> _What to do_
From the records below, copy out exactly the lines from the one containing "Write part 3 of" to the one containing "pole: The contact's pole.", both included. Add nothing else.

> _The input_

(begin)

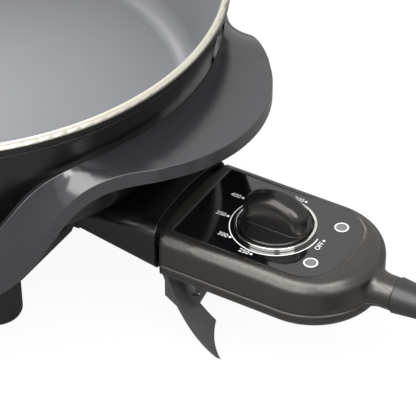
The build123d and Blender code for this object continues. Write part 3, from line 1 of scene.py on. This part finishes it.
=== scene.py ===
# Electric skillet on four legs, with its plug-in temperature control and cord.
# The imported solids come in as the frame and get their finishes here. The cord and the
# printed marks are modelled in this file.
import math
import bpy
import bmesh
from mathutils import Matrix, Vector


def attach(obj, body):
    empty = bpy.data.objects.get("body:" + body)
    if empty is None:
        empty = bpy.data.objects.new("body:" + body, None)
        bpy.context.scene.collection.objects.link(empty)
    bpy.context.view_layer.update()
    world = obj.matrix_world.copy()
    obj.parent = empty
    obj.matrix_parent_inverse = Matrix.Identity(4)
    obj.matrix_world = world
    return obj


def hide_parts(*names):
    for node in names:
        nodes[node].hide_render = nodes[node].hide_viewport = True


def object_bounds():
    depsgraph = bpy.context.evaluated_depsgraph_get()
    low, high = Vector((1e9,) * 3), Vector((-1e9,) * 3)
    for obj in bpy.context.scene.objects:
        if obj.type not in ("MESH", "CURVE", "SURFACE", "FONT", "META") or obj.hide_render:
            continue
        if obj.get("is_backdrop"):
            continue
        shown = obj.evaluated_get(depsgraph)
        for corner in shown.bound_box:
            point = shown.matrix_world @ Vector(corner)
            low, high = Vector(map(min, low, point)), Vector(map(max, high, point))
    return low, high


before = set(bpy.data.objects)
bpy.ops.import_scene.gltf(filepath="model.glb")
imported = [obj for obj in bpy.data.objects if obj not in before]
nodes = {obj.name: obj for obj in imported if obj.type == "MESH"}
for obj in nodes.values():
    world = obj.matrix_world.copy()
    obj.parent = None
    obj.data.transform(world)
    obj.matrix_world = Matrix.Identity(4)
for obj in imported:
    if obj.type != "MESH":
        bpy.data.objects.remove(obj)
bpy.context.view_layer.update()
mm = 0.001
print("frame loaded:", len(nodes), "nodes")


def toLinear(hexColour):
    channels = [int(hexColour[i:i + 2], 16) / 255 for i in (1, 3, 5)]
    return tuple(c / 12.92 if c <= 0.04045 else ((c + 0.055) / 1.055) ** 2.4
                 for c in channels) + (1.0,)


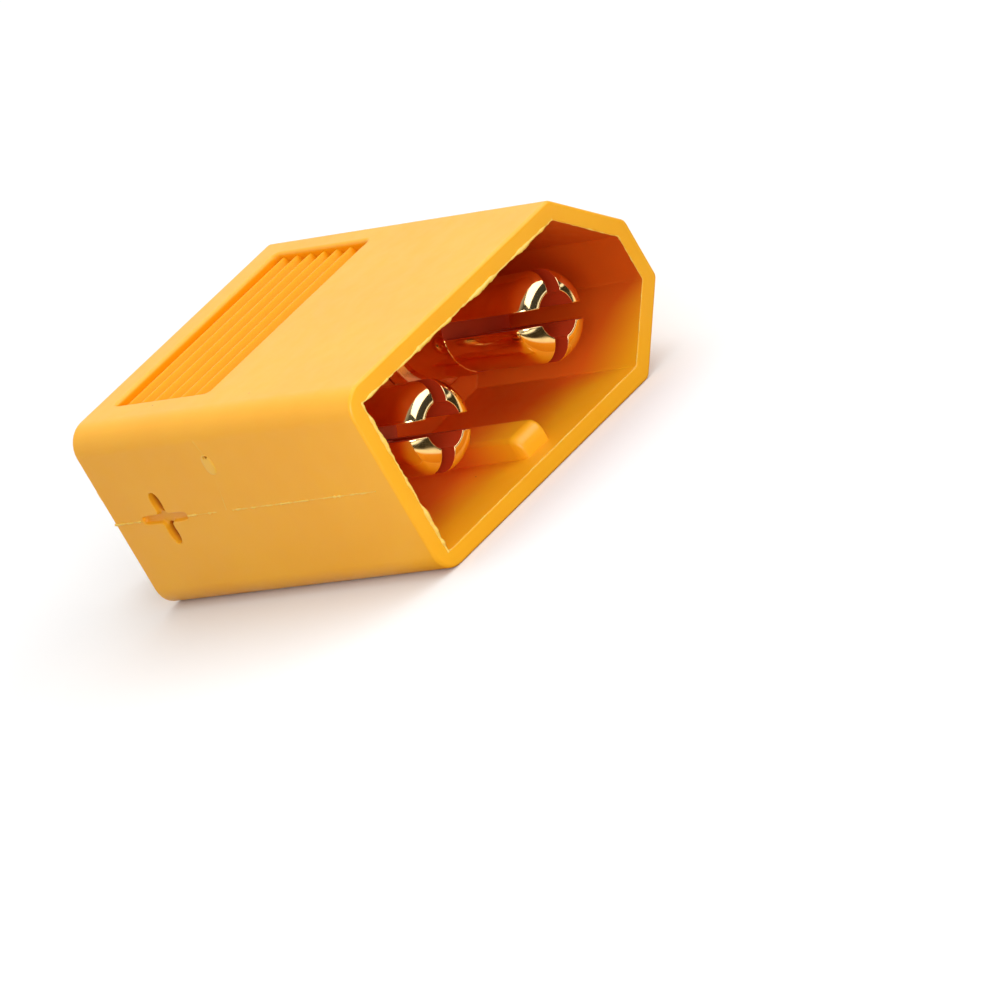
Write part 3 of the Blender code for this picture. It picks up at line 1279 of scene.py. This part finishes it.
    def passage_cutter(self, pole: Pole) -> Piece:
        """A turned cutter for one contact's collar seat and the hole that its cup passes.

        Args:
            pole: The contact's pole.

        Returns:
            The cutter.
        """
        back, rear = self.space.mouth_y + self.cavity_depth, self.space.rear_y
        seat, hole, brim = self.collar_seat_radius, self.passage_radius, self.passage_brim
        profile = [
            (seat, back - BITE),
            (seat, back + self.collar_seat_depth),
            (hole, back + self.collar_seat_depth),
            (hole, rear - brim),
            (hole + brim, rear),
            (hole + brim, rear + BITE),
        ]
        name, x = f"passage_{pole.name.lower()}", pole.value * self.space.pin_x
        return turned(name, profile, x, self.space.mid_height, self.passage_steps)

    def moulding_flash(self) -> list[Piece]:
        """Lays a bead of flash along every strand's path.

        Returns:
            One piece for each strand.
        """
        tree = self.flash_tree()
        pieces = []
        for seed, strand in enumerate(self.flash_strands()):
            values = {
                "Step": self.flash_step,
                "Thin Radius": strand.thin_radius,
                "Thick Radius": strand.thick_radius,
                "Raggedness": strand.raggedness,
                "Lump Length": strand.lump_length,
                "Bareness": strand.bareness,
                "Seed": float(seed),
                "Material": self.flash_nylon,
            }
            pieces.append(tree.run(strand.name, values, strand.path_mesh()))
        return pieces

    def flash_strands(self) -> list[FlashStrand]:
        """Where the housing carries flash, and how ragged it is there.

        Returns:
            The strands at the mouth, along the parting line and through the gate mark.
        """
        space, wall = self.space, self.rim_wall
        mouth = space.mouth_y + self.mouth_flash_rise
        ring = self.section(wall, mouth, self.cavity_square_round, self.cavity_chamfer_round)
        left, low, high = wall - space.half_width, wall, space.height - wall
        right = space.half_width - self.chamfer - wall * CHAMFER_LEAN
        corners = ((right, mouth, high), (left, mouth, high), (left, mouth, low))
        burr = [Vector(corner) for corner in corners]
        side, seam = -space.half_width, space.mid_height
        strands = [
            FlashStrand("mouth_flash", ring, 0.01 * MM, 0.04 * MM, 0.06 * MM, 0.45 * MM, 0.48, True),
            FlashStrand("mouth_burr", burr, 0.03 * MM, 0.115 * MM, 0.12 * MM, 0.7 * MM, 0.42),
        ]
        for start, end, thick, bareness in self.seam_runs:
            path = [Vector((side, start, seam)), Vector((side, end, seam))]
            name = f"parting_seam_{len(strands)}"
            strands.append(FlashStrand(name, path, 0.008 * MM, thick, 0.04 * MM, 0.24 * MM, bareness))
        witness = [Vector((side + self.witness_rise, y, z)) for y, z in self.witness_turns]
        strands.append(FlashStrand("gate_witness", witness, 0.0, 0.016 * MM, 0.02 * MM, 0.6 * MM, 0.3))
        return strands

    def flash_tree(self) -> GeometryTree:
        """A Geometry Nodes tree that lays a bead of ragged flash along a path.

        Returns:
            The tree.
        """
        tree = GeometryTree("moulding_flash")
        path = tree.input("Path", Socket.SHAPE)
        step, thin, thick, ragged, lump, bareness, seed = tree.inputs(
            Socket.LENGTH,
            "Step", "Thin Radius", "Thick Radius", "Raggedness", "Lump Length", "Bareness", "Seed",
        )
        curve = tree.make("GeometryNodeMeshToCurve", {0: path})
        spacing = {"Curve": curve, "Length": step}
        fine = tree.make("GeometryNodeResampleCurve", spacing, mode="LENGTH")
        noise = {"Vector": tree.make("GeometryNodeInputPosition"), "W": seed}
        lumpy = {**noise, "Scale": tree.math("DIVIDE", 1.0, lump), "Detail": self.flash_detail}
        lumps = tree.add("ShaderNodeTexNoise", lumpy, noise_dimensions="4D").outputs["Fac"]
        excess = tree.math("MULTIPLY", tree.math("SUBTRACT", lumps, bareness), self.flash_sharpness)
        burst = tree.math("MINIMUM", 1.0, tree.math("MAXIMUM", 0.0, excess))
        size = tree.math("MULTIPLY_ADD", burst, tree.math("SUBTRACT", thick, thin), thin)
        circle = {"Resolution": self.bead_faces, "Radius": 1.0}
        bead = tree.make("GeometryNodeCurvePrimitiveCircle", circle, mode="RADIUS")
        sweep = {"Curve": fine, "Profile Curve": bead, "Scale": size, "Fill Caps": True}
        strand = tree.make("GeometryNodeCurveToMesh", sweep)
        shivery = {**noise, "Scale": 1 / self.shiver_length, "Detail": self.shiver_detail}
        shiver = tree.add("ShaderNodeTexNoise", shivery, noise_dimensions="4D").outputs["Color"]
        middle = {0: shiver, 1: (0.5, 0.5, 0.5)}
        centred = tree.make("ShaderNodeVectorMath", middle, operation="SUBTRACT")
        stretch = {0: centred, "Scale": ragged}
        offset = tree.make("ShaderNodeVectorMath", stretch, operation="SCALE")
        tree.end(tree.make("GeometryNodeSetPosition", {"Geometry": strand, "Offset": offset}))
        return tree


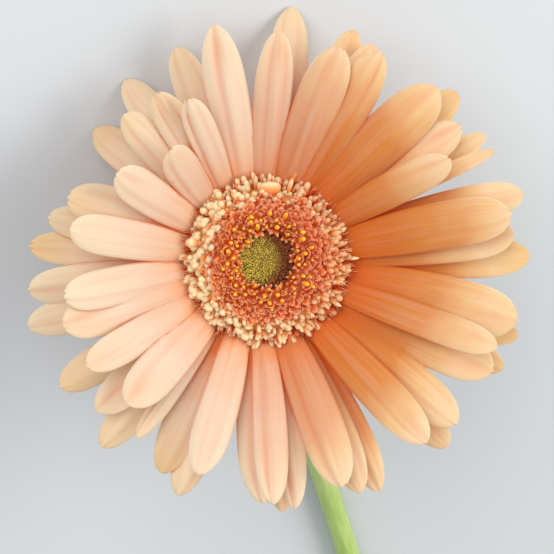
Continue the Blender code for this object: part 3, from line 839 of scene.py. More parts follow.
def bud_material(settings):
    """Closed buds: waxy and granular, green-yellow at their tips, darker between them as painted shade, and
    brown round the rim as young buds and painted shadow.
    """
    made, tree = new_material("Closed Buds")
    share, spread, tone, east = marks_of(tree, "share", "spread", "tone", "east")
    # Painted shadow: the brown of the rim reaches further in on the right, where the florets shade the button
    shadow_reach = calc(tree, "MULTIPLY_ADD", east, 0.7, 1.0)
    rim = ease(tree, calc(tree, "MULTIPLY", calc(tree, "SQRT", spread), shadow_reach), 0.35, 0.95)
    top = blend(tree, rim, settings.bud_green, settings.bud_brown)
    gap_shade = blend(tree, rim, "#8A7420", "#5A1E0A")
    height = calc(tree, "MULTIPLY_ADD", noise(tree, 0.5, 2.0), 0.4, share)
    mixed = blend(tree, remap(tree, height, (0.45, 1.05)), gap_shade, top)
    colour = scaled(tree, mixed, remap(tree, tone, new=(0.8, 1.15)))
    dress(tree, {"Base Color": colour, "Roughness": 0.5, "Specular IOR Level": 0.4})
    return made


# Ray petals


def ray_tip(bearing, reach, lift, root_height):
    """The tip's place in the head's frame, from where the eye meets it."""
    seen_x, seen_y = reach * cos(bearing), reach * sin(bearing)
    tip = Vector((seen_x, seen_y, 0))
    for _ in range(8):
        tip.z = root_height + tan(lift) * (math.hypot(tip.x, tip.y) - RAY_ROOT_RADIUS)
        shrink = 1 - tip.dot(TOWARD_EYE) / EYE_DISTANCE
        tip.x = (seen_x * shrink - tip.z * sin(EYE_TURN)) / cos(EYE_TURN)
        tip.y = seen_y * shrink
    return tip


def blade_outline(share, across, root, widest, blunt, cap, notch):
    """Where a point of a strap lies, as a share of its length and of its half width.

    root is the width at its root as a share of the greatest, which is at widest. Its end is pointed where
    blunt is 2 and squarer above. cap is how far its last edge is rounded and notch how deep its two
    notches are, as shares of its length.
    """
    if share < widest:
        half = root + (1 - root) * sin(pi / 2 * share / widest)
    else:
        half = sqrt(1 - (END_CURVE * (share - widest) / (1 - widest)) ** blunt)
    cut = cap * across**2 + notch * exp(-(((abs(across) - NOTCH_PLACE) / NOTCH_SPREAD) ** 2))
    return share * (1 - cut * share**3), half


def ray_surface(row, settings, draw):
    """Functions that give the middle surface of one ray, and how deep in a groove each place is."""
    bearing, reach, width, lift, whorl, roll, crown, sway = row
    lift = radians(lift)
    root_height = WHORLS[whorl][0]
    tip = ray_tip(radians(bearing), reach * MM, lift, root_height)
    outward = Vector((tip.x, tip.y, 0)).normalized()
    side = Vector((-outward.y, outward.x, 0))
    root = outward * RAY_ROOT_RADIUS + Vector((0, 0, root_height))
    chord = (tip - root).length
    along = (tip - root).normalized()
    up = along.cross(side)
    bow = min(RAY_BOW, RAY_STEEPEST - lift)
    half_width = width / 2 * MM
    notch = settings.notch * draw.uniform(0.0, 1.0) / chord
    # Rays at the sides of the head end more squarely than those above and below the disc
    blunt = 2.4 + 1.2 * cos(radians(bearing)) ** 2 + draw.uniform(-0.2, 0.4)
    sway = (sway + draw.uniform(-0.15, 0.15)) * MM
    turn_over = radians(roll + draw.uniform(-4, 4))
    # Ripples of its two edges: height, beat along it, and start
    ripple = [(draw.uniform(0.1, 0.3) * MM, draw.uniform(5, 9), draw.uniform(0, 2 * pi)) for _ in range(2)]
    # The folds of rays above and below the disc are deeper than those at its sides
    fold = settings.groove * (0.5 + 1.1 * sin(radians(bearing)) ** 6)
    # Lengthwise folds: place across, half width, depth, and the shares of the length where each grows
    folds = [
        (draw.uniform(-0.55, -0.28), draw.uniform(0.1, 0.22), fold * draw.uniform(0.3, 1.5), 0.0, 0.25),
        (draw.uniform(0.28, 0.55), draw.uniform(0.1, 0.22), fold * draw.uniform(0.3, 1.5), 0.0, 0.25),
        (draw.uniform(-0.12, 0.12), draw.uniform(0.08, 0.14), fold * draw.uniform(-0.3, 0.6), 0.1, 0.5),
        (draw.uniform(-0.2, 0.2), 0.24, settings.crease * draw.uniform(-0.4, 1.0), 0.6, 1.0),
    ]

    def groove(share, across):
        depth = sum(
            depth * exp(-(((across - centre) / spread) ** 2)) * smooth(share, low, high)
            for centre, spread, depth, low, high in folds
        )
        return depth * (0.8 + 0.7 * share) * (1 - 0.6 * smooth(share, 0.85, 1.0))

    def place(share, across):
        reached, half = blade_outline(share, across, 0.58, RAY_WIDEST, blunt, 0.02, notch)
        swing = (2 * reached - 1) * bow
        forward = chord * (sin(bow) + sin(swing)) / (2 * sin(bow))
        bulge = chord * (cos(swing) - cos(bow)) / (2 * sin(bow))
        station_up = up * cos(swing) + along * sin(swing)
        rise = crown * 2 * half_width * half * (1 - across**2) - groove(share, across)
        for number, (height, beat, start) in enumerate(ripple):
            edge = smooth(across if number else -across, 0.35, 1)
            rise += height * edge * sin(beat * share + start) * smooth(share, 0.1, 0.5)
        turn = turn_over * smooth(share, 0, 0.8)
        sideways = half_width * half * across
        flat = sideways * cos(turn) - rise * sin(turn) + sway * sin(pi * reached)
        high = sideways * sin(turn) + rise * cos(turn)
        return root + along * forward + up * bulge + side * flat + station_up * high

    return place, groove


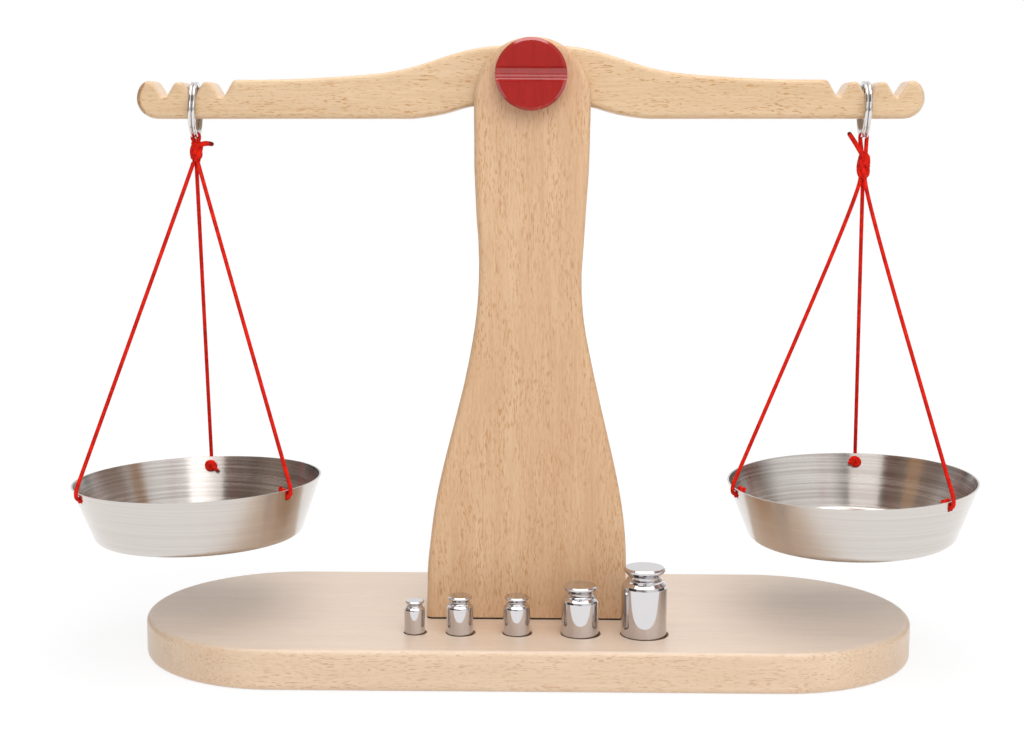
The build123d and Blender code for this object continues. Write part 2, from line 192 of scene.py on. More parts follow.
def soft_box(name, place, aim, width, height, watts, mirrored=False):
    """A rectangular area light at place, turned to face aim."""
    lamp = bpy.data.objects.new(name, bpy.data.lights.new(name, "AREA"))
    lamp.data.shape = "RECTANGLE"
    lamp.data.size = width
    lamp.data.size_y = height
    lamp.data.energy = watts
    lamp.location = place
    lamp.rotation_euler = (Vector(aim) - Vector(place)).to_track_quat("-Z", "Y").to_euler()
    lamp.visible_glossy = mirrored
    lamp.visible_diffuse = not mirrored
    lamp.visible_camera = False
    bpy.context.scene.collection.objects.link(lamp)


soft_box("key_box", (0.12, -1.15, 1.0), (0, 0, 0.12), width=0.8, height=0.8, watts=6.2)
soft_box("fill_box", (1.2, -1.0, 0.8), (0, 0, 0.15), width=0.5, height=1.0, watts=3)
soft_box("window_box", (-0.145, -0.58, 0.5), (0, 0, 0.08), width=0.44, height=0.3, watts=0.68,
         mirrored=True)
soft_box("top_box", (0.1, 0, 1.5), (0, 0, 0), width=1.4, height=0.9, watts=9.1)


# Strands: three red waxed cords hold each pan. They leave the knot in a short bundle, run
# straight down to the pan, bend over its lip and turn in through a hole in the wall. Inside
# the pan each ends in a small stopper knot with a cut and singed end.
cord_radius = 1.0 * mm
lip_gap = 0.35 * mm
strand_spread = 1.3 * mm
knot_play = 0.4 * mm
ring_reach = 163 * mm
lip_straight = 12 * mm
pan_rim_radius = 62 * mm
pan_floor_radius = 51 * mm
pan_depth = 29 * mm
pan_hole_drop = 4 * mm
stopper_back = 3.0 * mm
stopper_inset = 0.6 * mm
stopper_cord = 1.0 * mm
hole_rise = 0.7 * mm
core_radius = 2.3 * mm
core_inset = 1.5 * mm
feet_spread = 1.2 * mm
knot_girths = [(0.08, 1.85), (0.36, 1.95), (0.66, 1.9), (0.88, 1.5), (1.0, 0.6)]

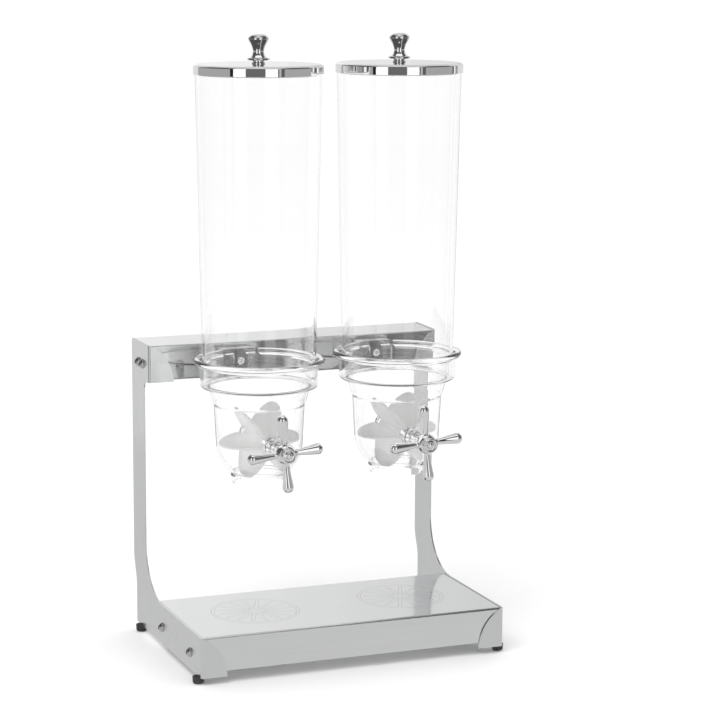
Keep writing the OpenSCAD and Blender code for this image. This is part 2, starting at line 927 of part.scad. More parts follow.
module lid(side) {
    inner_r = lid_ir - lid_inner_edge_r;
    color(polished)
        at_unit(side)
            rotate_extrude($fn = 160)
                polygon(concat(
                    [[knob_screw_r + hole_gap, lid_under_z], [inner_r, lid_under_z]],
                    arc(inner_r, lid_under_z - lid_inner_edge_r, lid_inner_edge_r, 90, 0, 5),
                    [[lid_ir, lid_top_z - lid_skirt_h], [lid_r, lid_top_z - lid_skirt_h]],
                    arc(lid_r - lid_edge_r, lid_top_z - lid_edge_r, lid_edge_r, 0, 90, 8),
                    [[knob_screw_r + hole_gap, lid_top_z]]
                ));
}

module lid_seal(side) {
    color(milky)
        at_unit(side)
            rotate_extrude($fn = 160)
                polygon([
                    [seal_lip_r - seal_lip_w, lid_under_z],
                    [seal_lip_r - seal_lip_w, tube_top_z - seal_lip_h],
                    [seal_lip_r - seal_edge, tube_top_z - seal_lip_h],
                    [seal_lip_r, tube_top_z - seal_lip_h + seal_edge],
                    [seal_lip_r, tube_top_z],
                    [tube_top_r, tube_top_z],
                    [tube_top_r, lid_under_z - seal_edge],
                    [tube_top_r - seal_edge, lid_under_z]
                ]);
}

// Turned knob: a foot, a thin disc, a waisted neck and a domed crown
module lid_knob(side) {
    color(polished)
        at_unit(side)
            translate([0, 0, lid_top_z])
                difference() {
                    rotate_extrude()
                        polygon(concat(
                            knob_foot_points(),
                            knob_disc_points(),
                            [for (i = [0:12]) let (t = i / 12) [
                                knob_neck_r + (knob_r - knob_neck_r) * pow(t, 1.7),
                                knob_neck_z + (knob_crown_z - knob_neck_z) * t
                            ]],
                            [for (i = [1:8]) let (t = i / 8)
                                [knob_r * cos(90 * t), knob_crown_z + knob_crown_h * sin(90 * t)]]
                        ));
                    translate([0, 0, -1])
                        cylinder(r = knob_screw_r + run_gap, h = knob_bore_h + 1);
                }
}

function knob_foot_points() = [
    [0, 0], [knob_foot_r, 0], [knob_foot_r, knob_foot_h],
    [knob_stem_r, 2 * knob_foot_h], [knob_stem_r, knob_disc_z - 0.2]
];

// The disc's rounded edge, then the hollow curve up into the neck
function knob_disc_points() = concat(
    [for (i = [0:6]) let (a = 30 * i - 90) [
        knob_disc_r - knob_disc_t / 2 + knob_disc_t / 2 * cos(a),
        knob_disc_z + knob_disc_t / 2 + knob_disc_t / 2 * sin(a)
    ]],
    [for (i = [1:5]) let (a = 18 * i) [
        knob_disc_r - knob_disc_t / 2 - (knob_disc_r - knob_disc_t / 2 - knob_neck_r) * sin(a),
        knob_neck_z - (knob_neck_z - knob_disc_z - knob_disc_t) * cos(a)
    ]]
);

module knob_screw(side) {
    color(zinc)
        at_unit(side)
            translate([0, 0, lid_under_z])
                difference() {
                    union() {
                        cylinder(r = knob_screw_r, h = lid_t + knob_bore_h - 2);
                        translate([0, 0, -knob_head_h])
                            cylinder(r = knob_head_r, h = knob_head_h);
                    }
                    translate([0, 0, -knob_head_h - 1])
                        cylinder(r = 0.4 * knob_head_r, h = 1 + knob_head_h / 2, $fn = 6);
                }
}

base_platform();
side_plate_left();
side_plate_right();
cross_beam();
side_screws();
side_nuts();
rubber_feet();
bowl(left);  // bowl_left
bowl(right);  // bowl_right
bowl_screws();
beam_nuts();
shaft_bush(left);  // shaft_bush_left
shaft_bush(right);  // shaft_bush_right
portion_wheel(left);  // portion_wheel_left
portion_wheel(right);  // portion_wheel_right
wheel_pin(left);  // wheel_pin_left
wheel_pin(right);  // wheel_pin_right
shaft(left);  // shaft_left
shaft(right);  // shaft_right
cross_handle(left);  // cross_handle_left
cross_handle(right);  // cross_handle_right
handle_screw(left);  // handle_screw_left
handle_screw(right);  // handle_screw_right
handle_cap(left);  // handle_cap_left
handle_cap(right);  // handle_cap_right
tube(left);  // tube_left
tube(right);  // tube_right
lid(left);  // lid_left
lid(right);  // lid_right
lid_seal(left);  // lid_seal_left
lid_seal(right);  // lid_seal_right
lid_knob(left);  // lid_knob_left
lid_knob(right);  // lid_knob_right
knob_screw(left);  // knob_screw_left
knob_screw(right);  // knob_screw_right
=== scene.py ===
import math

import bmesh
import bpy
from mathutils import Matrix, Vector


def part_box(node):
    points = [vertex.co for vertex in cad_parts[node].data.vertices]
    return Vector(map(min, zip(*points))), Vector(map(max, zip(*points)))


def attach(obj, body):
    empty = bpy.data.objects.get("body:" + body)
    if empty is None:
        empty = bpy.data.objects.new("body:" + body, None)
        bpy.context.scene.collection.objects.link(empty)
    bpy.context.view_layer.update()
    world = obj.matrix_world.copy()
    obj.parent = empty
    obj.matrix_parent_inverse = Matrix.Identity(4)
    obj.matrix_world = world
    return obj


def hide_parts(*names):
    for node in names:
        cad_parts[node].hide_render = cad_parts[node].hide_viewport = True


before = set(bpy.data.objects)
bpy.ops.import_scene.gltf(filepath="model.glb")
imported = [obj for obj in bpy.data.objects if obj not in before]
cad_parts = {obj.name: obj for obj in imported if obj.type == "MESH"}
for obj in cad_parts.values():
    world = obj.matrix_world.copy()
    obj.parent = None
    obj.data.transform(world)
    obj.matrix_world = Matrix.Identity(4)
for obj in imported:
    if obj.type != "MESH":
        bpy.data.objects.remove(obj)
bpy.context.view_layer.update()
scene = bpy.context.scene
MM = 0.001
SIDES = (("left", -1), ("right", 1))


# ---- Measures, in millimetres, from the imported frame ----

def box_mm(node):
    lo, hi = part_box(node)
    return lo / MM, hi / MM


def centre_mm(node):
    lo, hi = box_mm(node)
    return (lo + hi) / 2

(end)

> _Answer in full_
Write part 3 of the Blender code for this picture. It picks up at line 1279 of scene.py. This part finishes it.
    def passage_cutter(self, pole: Pole) -> Piece:
        """A turned cutter for one contact's collar seat and the hole that its cup passes.

        Args:
            pole: The contact's pole.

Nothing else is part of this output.